To be done.
Only the lines from the line that has "for name, frame, across, length" through the line that has "zip(*points))), Vector(map(max, zip(*points)))" should be reproduced, exactly and with both ends kept.

════════

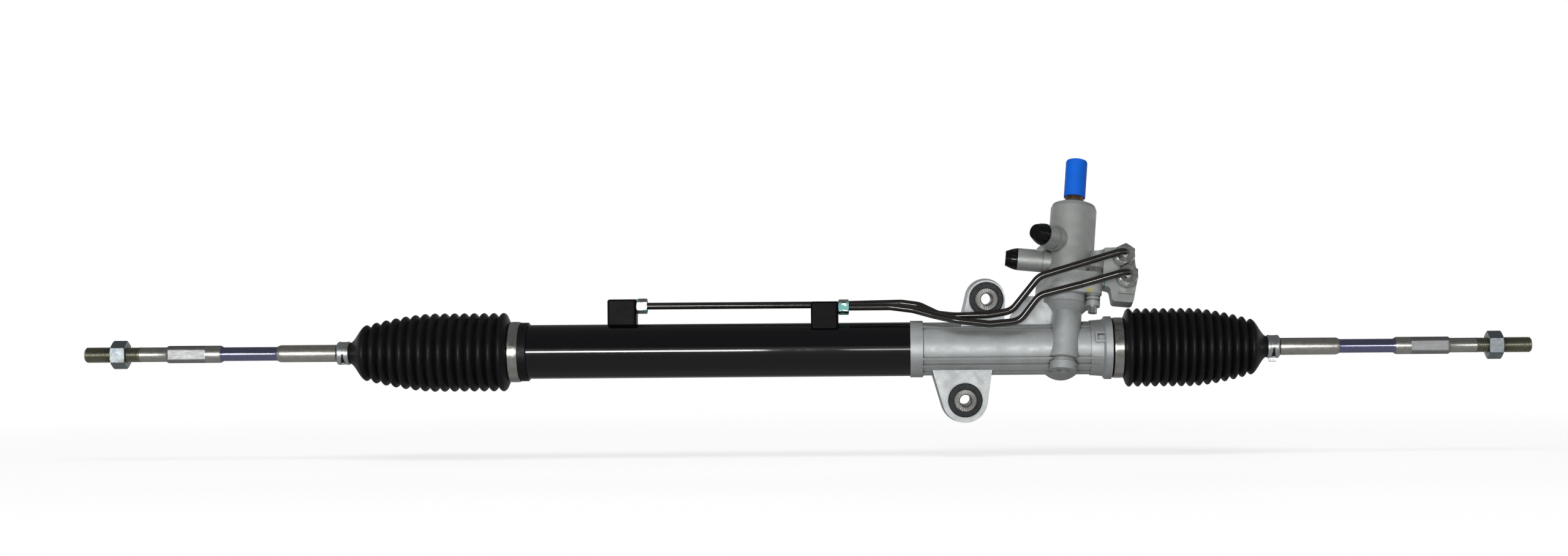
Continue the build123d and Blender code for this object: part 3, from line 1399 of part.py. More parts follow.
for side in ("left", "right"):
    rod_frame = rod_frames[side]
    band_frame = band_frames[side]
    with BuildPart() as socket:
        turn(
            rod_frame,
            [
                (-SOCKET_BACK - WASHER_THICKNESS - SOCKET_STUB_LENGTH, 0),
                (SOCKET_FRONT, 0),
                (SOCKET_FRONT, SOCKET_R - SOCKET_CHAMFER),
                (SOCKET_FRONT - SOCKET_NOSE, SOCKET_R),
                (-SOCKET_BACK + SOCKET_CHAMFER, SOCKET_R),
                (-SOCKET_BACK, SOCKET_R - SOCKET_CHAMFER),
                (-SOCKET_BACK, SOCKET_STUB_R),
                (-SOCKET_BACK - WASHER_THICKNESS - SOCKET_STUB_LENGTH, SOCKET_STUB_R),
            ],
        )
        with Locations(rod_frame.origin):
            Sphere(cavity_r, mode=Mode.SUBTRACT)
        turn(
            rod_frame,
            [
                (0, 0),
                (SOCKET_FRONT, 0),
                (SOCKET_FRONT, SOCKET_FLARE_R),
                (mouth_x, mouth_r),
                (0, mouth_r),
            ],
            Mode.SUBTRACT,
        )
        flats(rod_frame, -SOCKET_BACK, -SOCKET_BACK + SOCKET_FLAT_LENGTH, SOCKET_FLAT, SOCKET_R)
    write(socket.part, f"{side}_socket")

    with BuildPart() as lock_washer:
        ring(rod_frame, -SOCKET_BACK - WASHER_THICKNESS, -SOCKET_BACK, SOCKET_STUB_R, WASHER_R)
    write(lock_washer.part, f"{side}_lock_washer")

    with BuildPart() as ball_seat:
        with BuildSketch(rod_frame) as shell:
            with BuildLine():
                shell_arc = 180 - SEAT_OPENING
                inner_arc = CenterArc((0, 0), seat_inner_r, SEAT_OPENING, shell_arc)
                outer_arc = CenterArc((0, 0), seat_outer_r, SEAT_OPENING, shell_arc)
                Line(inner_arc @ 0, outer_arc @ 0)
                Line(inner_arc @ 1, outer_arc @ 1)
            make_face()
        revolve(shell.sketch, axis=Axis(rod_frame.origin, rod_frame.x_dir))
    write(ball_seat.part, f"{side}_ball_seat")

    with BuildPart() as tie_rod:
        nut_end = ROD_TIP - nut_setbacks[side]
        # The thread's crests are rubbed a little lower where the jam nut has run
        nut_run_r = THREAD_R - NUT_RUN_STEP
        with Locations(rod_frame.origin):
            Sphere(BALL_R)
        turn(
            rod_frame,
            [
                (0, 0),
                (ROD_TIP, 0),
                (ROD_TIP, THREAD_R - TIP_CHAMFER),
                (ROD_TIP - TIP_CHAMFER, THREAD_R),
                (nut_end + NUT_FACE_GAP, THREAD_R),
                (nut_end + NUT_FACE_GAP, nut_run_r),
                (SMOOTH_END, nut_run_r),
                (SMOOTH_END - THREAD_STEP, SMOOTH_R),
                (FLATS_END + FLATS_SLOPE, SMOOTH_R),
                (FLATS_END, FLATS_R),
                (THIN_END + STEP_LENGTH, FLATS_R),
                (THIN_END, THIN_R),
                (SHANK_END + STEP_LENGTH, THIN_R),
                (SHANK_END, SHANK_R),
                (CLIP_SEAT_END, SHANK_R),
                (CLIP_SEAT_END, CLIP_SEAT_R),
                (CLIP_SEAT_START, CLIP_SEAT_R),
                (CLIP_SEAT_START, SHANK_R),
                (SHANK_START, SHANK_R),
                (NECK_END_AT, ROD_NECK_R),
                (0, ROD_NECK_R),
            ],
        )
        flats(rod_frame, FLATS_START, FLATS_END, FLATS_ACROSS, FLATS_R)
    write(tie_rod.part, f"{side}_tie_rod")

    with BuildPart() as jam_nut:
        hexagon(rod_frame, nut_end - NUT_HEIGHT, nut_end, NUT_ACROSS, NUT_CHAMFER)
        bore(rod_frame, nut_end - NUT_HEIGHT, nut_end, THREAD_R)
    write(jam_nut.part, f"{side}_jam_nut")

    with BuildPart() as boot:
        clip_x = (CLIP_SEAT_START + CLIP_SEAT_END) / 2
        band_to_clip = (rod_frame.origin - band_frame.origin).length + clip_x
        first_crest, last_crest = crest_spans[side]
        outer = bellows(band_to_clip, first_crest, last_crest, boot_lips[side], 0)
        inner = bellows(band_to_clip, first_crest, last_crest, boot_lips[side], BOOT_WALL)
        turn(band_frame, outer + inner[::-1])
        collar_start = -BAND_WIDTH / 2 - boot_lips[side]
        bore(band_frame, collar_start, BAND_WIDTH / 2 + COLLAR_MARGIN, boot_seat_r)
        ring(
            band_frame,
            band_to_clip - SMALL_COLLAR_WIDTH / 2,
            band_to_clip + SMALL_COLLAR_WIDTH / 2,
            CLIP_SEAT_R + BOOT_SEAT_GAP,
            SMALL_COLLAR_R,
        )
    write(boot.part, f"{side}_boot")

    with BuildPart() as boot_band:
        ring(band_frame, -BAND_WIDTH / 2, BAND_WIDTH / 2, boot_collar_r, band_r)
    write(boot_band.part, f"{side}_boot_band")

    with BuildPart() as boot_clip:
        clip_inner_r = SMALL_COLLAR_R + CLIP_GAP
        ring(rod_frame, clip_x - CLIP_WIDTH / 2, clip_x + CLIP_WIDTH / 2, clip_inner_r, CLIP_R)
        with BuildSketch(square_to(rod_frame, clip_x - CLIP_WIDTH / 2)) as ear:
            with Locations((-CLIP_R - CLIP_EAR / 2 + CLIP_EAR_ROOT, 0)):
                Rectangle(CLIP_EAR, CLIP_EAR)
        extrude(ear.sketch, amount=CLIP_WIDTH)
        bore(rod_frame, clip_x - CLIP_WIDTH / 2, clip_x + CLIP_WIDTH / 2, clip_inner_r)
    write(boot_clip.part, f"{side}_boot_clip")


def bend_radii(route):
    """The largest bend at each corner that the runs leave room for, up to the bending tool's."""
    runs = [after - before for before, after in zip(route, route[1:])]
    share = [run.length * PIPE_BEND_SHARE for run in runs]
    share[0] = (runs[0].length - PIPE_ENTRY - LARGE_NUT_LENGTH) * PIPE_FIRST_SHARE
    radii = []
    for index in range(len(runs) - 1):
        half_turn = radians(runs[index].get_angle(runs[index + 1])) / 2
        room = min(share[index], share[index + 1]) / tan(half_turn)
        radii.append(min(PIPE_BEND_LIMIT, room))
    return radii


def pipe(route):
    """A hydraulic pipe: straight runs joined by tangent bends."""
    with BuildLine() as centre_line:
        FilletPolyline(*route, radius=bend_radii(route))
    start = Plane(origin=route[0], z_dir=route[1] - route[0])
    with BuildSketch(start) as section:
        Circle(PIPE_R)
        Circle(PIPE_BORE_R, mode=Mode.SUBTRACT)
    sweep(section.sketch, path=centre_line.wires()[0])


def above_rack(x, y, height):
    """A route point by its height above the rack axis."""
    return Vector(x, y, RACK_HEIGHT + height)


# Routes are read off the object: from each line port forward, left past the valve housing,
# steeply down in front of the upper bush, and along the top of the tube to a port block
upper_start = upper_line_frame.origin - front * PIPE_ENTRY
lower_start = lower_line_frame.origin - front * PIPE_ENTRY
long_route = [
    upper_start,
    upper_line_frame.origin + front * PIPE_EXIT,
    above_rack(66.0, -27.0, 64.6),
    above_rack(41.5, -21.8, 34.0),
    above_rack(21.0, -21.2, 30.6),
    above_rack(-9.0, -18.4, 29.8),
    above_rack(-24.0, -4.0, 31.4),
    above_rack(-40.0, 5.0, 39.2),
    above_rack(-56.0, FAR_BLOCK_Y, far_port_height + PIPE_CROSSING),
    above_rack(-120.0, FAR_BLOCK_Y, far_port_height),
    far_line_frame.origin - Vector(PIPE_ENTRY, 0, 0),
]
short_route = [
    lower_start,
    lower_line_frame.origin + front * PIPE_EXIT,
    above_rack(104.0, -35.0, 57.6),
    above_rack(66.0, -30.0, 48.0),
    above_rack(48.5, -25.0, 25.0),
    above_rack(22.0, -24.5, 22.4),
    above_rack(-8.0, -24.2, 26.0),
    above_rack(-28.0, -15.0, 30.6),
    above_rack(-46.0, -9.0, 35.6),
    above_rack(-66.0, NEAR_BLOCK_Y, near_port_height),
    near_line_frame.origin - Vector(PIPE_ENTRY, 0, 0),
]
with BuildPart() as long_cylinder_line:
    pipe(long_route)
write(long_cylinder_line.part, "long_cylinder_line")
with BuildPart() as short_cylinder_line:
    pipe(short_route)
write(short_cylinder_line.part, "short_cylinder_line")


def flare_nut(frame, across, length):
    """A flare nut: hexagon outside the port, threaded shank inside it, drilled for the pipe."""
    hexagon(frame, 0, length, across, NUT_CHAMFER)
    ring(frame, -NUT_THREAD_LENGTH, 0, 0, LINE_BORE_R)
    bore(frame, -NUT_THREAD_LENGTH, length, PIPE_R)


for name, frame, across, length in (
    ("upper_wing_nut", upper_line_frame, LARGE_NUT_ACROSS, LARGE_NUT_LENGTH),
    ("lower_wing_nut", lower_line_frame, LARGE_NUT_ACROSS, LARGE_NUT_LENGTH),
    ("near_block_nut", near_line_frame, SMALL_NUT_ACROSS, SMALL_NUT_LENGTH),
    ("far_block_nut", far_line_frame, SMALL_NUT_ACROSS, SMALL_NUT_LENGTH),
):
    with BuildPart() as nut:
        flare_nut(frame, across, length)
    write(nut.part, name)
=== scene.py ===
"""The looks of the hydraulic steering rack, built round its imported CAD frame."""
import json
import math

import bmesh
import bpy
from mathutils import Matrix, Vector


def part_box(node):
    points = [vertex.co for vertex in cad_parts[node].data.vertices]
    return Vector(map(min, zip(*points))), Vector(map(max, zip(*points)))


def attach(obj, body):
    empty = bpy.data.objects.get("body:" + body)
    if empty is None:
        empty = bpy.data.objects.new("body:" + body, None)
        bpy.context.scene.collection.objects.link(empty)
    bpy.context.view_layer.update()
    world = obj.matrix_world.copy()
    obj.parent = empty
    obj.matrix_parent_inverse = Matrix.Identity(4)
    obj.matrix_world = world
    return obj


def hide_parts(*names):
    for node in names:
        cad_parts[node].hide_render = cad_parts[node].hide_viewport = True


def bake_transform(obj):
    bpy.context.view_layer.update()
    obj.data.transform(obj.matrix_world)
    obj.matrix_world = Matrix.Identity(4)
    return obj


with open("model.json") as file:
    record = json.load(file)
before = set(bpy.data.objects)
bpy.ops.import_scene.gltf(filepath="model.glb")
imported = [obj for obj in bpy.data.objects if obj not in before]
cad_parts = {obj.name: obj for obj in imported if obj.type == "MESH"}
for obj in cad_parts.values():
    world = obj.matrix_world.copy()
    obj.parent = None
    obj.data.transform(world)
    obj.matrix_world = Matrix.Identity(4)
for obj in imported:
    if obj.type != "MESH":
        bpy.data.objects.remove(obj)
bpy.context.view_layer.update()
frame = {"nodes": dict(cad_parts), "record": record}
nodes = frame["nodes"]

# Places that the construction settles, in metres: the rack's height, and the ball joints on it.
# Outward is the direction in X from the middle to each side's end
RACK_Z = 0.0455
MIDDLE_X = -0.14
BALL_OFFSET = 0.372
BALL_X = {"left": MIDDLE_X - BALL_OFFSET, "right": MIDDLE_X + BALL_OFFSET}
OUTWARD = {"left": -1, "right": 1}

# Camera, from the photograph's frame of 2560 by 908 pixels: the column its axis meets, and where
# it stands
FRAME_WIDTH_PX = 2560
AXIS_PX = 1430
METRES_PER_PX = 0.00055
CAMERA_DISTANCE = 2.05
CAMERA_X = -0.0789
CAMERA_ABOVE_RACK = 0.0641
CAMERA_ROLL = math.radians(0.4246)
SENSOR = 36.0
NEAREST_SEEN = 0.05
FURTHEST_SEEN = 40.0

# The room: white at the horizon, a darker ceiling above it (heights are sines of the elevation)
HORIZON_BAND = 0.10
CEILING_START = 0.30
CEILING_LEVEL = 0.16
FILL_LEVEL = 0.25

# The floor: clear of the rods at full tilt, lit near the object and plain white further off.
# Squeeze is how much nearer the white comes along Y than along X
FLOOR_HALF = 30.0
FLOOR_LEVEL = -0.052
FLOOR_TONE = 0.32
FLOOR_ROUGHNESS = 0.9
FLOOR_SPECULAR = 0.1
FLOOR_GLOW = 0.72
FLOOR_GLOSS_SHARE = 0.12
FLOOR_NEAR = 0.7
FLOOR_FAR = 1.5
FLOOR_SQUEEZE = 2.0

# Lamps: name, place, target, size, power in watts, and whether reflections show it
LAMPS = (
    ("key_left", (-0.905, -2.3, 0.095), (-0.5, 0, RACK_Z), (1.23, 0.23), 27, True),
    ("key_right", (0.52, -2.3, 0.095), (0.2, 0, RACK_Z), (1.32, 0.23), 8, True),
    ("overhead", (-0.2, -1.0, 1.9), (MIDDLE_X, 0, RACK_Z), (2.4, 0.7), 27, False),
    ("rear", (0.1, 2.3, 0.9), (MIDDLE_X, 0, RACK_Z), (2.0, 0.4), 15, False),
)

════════

Response to the exercise.
for name, frame, across, length in (
    ("upper_wing_nut", upper_line_frame, LARGE_NUT_ACROSS, LARGE_NUT_LENGTH),
    ("lower_wing_nut", lower_line_frame, LARGE_NUT_ACROSS, LARGE_NUT_LENGTH),
    ("near_block_nut", near_line_frame, SMALL_NUT_ACROSS, SMALL_NUT_LENGTH),
    ("far_block_nut", far_line_frame, SMALL_NUT_ACROSS, SMALL_NUT_LENGTH),
):
    with BuildPart() as nut:
        flare_nut(frame, across, length)
    write(nut.part, name)
=== scene.py ===
"""The looks of the hydraulic steering rack, built round its imported CAD frame."""
import json
import math

import bmesh
import bpy
from mathutils import Matrix, Vector


def part_box(node):
    points = [vertex.co for vertex in cad_parts[node].data.vertices]
    return Vector(map(min, zip(*points))), Vector(map(max, zip(*points)))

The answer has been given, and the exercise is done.